At any rate, such order will prevent application for stay in future. Exercise of such suo motu powers would thus be in the interest of justice.
17. In this case, appellant is not seeking any stay of execution of the money decree, obviously, knowing full well that no stay of money decree would be granted by the Court in view of clear law laid down by the Apex Court in the case of Mehta Teja Singh & Co. v. Grindlays Bank Ltd., and Central Bank of India v. State of Gujarat, . The appellant also knows well that mere admission of appeal does not amount to stay of decree appealed against. The appellant knows well that the respondent/decree holder is bound to move for execution of decree but not without crossing number of legal hurdles which are normally created in the way of decree holder. In our legal system in the present shape and form is amongst slowest in the World. In this view of the scenario, in my opinion, the discretion conferred on the Appellate Court under Order 41, Rule 1(3) of Civil Procedure Code needs to be exercised in a proper case to serve the ends of justice. In my view the case at hands is one of such cases.

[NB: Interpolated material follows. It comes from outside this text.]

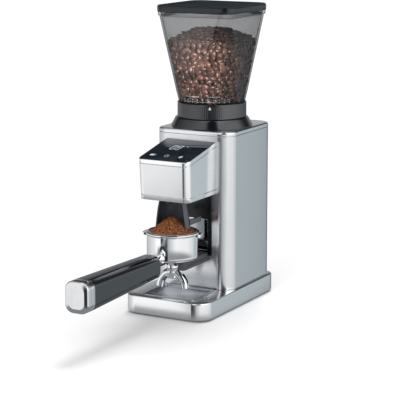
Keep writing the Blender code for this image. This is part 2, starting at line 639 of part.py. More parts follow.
def make_sweeper():
    blades, hub, tip, half = 4, 10.0, 39.0, 2.5
    points = []
    for blade in range(blades):
        angle = 2 * math.pi * blade / blades
        across = (-math.sin(angle), math.cos(angle))
        along = (math.cos(angle), math.sin(angle))
        root = math.sqrt(hub * hub - half * half)
        for reach, offset in ((root, -half), (tip, -half), (tip, half), (root, half)):
            points.append((along[0] * reach + across[0] * offset,
                           AXIS_Y + along[1] * reach + across[1] * offset))
        middle = angle + math.pi / blades
        points.append((hub * math.cos(middle), AXIS_Y + hub * math.sin(middle)))
    sweeper = prism("sweeper", points, 194.0, 199.4, "white_nylon", pivot=SHAFT_PIVOT)
    cut(sweeper, turned("sweeper_bore", [(SHAFT_RADIUS + GAP, 190.0), (SHAFT_RADIUS + GAP, 205.0)], steps=16))


def make_burr_shaft():
    turned("burr_shaft", [(3.4, 132.2), (SHAFT_RADIUS, 133.0), (SHAFT_RADIUS, 225.6), (3.4, 226.1)],
           "dark_steel", steps=16, pivot=SHAFT_PIVOT)
    for name, low in (("shaft_bearing_lower", 156.0), ("shaft_bearing_upper", 183.0)):
        turned(name, [(11.0, low), (11.0, low + 7.0), (SHAFT_RADIUS + GAP, low + 7.0),
                      (SHAFT_RADIUS + GAP, low)], "steel", closed=True)


# ---- gear train and motor ----
def gear_outline(teeth, centre, phase):
    """Teeth with straight flanks between the involute's root and tip points."""
    pitch = MODULE * teeth / 2
    base = pitch * math.cos(PRESSURE_ANGLE)
    half_pitch_angle = math.pi / (2 * teeth) - BACKLASH / (2 * pitch)

    def half_angle(radius):
        """Half of a tooth's angular width at a radius."""
        tilt = math.acos(min(1.0, base / radius))
        involute = math.tan(tilt) - tilt
        return half_pitch_angle + math.tan(PRESSURE_ANGLE) - PRESSURE_ANGLE - involute

    radii = (pitch - 1.25 * MODULE, pitch + MODULE)
    flank = [(radius, half_angle(max(radius, base))) for radius in radii]
    points = []
    for tooth in range(teeth):
        middle = phase + 2 * math.pi * tooth / teeth
        for side, order in ((-1, flank), (1, flank[::-1])):
            for radius, spread in order:
                angle = middle + side * spread
                points.append((centre[0] + radius * math.cos(angle), centre[1] + radius * math.sin(angle)))
    return points


def make_gears():
    axis, lay = (0.0, AXIS_Y), (0.0, LAY_Y)
    half_tooth = math.pi / LARGE_TEETH
    pinion = prism("motor_pinion", gear_outline(SMALL_TEETH, axis, 0.0), *FIRST_STAGE, "brass",
                   pivot=(0.0, AXIS_Y, FIRST_STAGE[0]))
    cut(pinion, turned("pinion_bore", [(2.3, 110.0), (2.3, 140.0)], steps=16))
    compound = prism("lay_gear", gear_outline(LARGE_TEETH, lay, half_tooth), *FIRST_STAGE, "white_nylon",
                     pivot=(0.0, LAY_Y, FIRST_STAGE[0]))
    join(compound, prism("lay_small_gear", gear_outline(SMALL_TEETH, lay, 0.0),
                         FIRST_STAGE[1] - 1.0, SECOND_STAGE[1] + 0.5))
    cut(compound, turned("lay_bore", [(3.4, 110.0), (3.4, 150.0)], centre=lay, steps=16))
    turned("lay_axle", [(2.7, 116.1), (3.0, 116.5), (3.0, 151.6), (2.7, 152.0)], "dark_steel", lay, steps=16)
    output = prism("output_gear", gear_outline(LARGE_TEETH, axis, half_tooth), *SECOND_STAGE, "white_nylon",
                   pivot=SHAFT_PIVOT)
    cut(output, turned("output_bore", [(SHAFT_RADIUS + GAP, 125.0), (SHAFT_RADIUS + GAP, 150.0)], steps=16))


POST_PLACES = ((-46.0, 102.0), (46.0, 102.0), (-46.0, 174.0), (46.0, 174.0))


def square(centre, half):
    return [(centre[0] + half * a, centre[1] + half * b) for a, b in ((1, 1), (-1, 1), (-1, -1), (1, -1))]


def make_gearbox_plates():
    outline = block(51.5, 96.5, 193.0, 8.0, 3)
    lower = prism("gearbox_plate", outline, *LOWER_PLATE, "aluminium")
    cut(lower, turned("plate_shaft_hole", [(5.0, 110.0), (5.0, 125.0)], steps=16))
    cut(lower, turned("plate_axle_hole", [(3.3, 110.0), (3.3, 125.0)], centre=(0.0, LAY_Y), steps=16))
    upper = prism("gearbox_cover", outline, *UPPER_PLATE, "aluminium")
    join(upper, prisms("cover_legs", [square(place, 3.5) for place in POST_PLACES],
                       LOWER_PLATE[1] + GAP, UPPER_PLATE[0] + 1.0))
    cut(upper, turned("cover_shaft_hole", [(9.0, 140.0), (9.0, 156.0)], steps=16))
    cut(upper, turned("cover_axle_hole", [(3.3, 140.0), (3.3, 156.0)], centre=(0.0, LAY_Y), steps=16))


def make_motor():
    can_bottom, can_top, radius, wall = 44.0, 113.0, 29.0, 2.0
    turned("motor_can", [(radius, can_bottom), (radius, can_top), (radius - wall, can_top),
                         (radius - wall, can_bottom + wall)], "dark_steel")
    turned("motor_end_cap", [(radius, can_top + GAP), (radius, 115.6), (4.0, 115.6), (4.0, can_top + GAP)],
           "black_plastic", closed=True)
    turned("armature", [(2.0, 46.6), (2.0, 55.0), (22.0, 55.0), (24.0, 58.0), (24.0, 94.0), (20.0, 99.0),
                        (8.5, 99.0), (8.5, 109.0), (2.0, 109.0), (2.0, 131.4)], "copper",
           steps=16, pivot=(0.0, AXIS_Y, 80.0))


def make_chassis():
    floor = (BASE_TOP + 2 * GAP, BASE_TOP + 3.6)
    chassis = prism("chassis", column_outline(SHEET + GAP), *floor, "black_plastic")
    join(chassis, prisms("chassis_posts", [square(place, 5.0) for place in POST_PLACES],
                         floor[1] - 1.0, LOWER_PLATE[0] - GAP))
    cut(chassis, prism("chassis_hole", block(28.0, 114.0, 188.0, 5.0, 3), 20.0, 40.0))


def make_main_board():
    outline = block(42.0, 42.0, 112.0, 1.0, 2)
    board = stack("main_board", [upright(outline, 201.0), upright(outline, 202.6)], "board_green")
    join(board, box("board_transformer", (-34.0, -8.0), (185.0, 201.8), (50.0, 74.0)))
    join(board, box("board_relay", (6.0, 22.0), (188.0, 201.8), (52.0, 66.0)))
    join(board, box("board_heat_sink", (-30.0, 30.0), (193.0, 201.8), (88.0, 104.0)))


# ---- portafilter ----
HANDLE_PIVOT = (0.0, CUP_Y, NECK_Z)
BASKET_RADIUS = 32.2


def grip_outline(share, inset):
    """Rounded section of the handle: share runs from 0 at the neck to 1 at the end."""
    half = 15.5 + 2.1 * share - inset
    low, high = 63.5 - 5.2 * share + inset, 96.4 + 3.2 * share - inset
    return block(half, low, high, 11.0 + 0.5 * share - inset * 0.6, 5)


def make_portafilter_cup():
    bore = BASKET_RADIUS + 0.5
    cup = turned("portafilter_cup", [
        (36.5, CUP_TOP - 0.4), (36.5, 114.6), (CUP_RADIUS, 113.6), (CUP_RADIUS, 84.5),
        (34.2, 81.2), (31.5, CUP_BOTTOM), (9.5, CUP_BOTTOM), (8.0, 77.5), (8.0, 66.0), (4.6, 66.0),
        (4.6, 82.5), (bore - 3.0, 82.5), (bore, 86.0), (bore, CUP_TOP), (36.1, CUP_TOP),
    ], "chrome", centre=(0.0, CUP_Y), closed=True, steps=WIDE_STEPS, pivot=HANDLE_PIVOT)
    for name, turn in (("right", LUG_TURN), ("left", LUG_TURN + math.pi)):
        along, across = (math.cos(turn), math.sin(turn)), (-math.sin(turn), math.cos(turn))
        corners = ((33.5, -8.0), (39.8, -8.0), (41.3, -5.5), (41.3, 5.5), (39.8, 8.0), (33.5, 8.0))
        outline = [(along[0] * reach + across[0] * offset, CUP_Y + along[1] * reach + across[1] * offset)
                   for reach, offset in corners]
        join(cup, prism("lug_" + name, outline, 111.2, 115.6))
    inside = CUP_Y - CUP_RADIUS + 1.5
    join(cup, turned_along_y("neck", [(5.5, inside), (5.5, GRIP_START + 0.4), (4.0, GRIP_START + 0.4),
                                      (4.0, -70.0)], NECK_Z, steps=12))


def make_portafilter_basket():
    wall = 0.7
    turned("portafilter_basket", [
        (BASKET_RADIUS - 3.0, 92.0), (BASKET_RADIUS, 96.0), (BASKET_RADIUS, CUP_TOP + GAP),
        (34.6, CUP_TOP + GAP), (34.6, CUP_TOP + 1.1), (BASKET_RADIUS - wall, CUP_TOP + 1.1),
        (BASKET_RADIUS - wall, 96.2), (BASKET_RADIUS - 3.4, 92.8),
    ], "chrome", centre=(0.0, CUP_Y), steps=WIDE_STEPS, pivot=HANDLE_PIVOT)


def make_ground_coffee():
    mound = [(29.8, 117.6), (24.6, 120.4), (21.6, 122.2), (15.0, 128.6), (8.0, 134.6), (3.0, 137.2)]
    turned("ground_coffee", [(27.5, 93.4), (30.9, 97.0), (30.9, 116.8)] + mound, "grounds",
           centre=(0.0, CUP_Y), pivot=HANDLE_PIVOT)


def spout_path(side, start, end):
    """Centre line of one outlet, from the hub out and down."""
    return [(side * x, CUP_Y, z) for x, z in (start, (9.0, 58.0), (14.5, 55.0), (18.6, 50.0), end)]


def make_portafilter_spout():
    hub_low, hub_high, channel = 51.5, 65.6, 3.6
    tip, past_tip = (22.0, 40.0), (22.4, 38.0)
    spout = turned("portafilter_spout", [(7.0, hub_low), (8.4, hub_low + 1.5), (8.4, hub_high - 1.0),
                                         (7.6, hub_high)], "chrome",
                   centre=(0.0, CUP_Y), steps=16, pivot=HANDLE_PIVOT)
    for name, side in SIDES:
        arm = sweep_rings(spout_path(side, (2.0, 58.5), tip), (6.0, 6.0, 5.8, 5.4, 4.6), 12)
        join(spout, stack("spout_arm_" + name, arm))
    for name, side in SIDES:
        bore = sweep_rings(spout_path(side, (0.0, 58.5), past_tip), (channel,) * 3 + (3.5, 3.3), 8)
        cut(spout, stack("spout_channel_" + name, bore))
    cut(spout, turned("spout_inlet", [(4.6, 58.5), (4.6, 70.0)], centre=(0.0, CUP_Y), steps=16))


def make_handle():
    start, end = GRIP_START, GRIP_END
    grip = stack("portafilter_grip", [
        upright(grip_outline(0.0, 5.0), start), upright(grip_outline(0.0, 2.0), start - 1.2),
        upright(grip_outline(0.02, 0.0), start - 5.0), upright(grip_outline(1.0, 0.0), end + GAP),
    ], "grip_black", pivot=HANDLE_PIVOT)
    cut(grip, turned_along_y("grip_bore", [(4.3, start + 5.0), (4.3, -71.0)], NECK_Z, steps=12))
    stack("portafilter_cap", [
        upright(grip_outline(1.0, 0.0), end), upright(grip_outline(1.0, 0.0), HANDLE_END + 4.0),
        upright(grip_outline(1.0, 1.0), HANDLE_END + 1.4), upright(grip_outline(1.0, 3.4), HANDLE_END + 0.2),
        upright(grip_outline(1.0, 6.5), HANDLE_END),
    ], "chrome", pivot=HANDLE_PIVOT)


def build():
    clear_scene()
    for make in (make_base_shell, make_base_plate, make_feet_and_screws, make_catch_tray, make_column_shell,
                 make_top_cover, make_vent_panel, make_cord_gland, make_bay, make_fork, make_head_shell,
                 make_head_top, make_head_floor, make_grounds_chute, make_spout_guard, make_collar_skirt,
                 make_grind_ring, make_bean_hopper, make_hopper_lid, make_coffee_beans,
                 make_grinding_chamber, make_burr_carrier, make_burrs, make_sweeper, make_burr_shaft,
                 make_gears, make_gearbox_plates, make_motor, make_chassis, make_main_board,
                 make_portafilter_cup, make_portafilter_basket, make_ground_coffee,
                 make_portafilter_spout, make_handle):
        make()


build()
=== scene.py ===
"""Looks of a burr coffee grinder with a docked portafilter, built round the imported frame.

Functions that make shapes work in millimetres in the frame's axes; make_mesh turns them into metres.
"""
import math
import random

import bmesh
import bpy
from mathutils import Matrix, Vector, noise


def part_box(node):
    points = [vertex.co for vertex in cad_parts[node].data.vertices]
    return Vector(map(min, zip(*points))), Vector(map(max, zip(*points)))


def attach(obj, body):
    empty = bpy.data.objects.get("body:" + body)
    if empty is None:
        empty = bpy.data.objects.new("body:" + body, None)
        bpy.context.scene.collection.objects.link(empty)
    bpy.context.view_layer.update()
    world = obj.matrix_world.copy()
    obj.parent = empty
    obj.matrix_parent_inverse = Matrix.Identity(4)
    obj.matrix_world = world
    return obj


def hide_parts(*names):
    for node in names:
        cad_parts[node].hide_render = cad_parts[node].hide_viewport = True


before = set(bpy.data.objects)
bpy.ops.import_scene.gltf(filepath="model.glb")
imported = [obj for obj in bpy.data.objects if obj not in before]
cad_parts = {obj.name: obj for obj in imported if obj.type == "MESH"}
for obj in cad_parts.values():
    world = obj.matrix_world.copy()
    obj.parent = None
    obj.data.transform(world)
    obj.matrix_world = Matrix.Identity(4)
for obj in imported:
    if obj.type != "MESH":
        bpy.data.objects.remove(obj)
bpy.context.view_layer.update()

MM = 0.001
CORNER = 14                    # segments in a quarter-circle corner
ROUND = 96                     # segments round a turned piece
GAP = 0.3                      # air between two neighbouring pieces


def span(node):
    """Lowest and highest corner of a CAD node, in millimetres."""
    low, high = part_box(node)
    return low / MM, high / MM


# ---- outlines: lists of 2-D points, counter-clockwise ----
def rectangle(low_a, high_a, low_b, high_b, radii, steps=CORNER):
    """Rectangle with a radius for each corner: (high, high), (low, high), (low, low), (high, low)."""
    corners = ((high_a, high_b, -1, -1), (low_a, high_b, 1, -1),
               (low_a, low_b, 1, 1), (high_a, low_b, -1, 1))
    points = []
    for number, ((a, b, to_a, to_b), radius) in enumerate(zip(corners, radii)):
        centre_a, centre_b = a + to_a * radius, b + to_b * radius
        for step in range(steps + 1):
            angle = math.radians(90 * number + 90 * step / steps)
            points.append((centre_a + radius * math.cos(angle), centre_b + radius * math.sin(angle)))
    return points


def block(half_a, low_b, high_b, radius, steps=CORNER):
    return rectangle(-half_a, half_a, low_b, high_b, (radius,) * 4, steps)


def circle(radius, centre=(0.0, 0.0), steps=ROUND):
    return [(centre[0] + radius * math.cos(2 * math.pi * i / steps),
             centre[1] + radius * math.sin(2 * math.pi * i / steps)) for i in range(steps)]


def flat(outline, z):
    return [(x, y, z) for x, y in outline]


def upright(outline, y):
    return [(x, y, z) for x, z in outline]


def edge_arc(radius, steps=5):
    """A rounded edge from the wall to the face: pairs of inset and depth below the face."""
    return [(radius * (1 - math.cos(math.pi / 2 * i / steps)),
             radius * (1 - math.sin(math.pi / 2 * i / steps))) for i in range(steps + 1)]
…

18. It is true that, at the time of exercising this discretionary power the Appellate Court has to take into account the nature of the decree, legal challenges set up in the appeal including strength thereof. Discretion has to be exercised judiciously keeping in mind that interest of justice and Rule of law can only be served by shortening the length and breadth of the litigation and preventing multiplicity of the proceedings; so as to help early disposal of cases in the lower courts.

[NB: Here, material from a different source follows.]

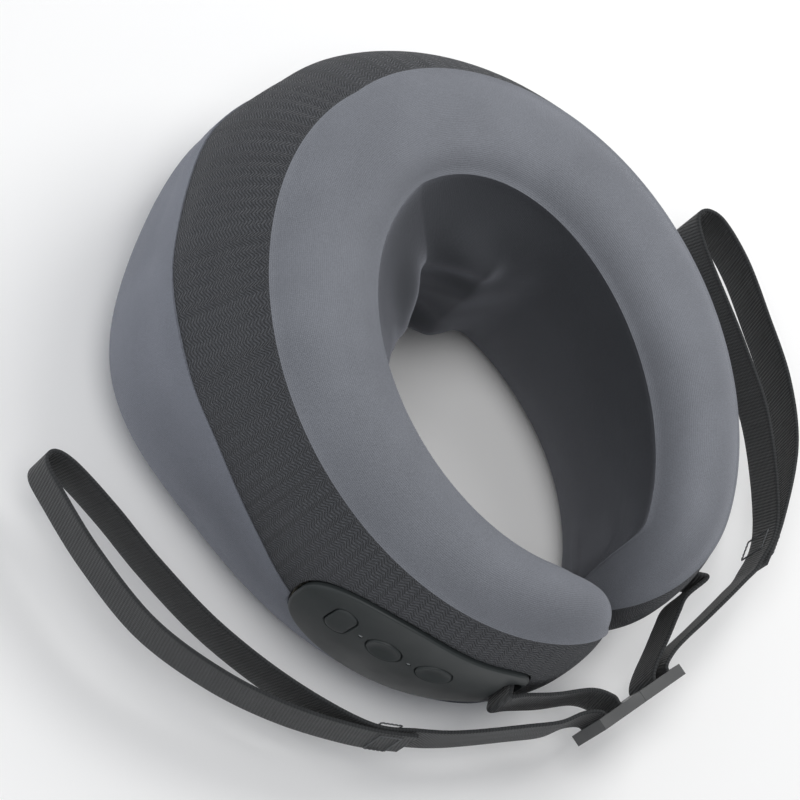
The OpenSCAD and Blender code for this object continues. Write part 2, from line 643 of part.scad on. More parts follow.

19. Here is a appellant who has filed appeal but does not want to pray for interim stay of execution of money decree. If that be so, this Court would be justified and well within its jurisdiction to draw an inference based on the conduct of the appellant that it has no objection to pay decretal liability. If that be so, why the appellant should not satisfy the decretal claim subject to the result of the appeal and decision thereon, especially, when the respondent/decree holder is successful at least in one Court. The right of appeal should not result in taking away the fruits of success achieved in the trial Court. Mechanical admissions of first appeals, as a matter of course, does not serve the interest of justice. The Appellate Courts are expected to exercise powers and activate the provisions of law so as to make them serve administration of justice.
20. Having said so, let me turn to the decree, which is the subject matter of challenge in this appeal. Prima facie; findings are recorded by the trial Court in favour of the decree holder on the basis of documentary and oral evidence. Looking to the material on record and findings recorded, I feel that exercise of power under Order 41, Rule 1(3) of Civil Procedure Code in this case is necessary; as such the appellant needs to be directed to deposit entire decretal amount with interest and costs. Accordingly, I direct the appellant to deposit decretal amount in the executing Court within eight weeks from today subtracting the amount, if any, already paid or deposited in the Court below. On such deposit, the respondent/decree holder shall be entitled to withdraw this amount on furnishing security to the satisfaction of the trial Court within eight weeks thereafter, failing which, the trial Court shall be free to invest the same with any nationalised bank, initially, for a period of 37 months and shall keep the said investment renewed from time to time until further orders.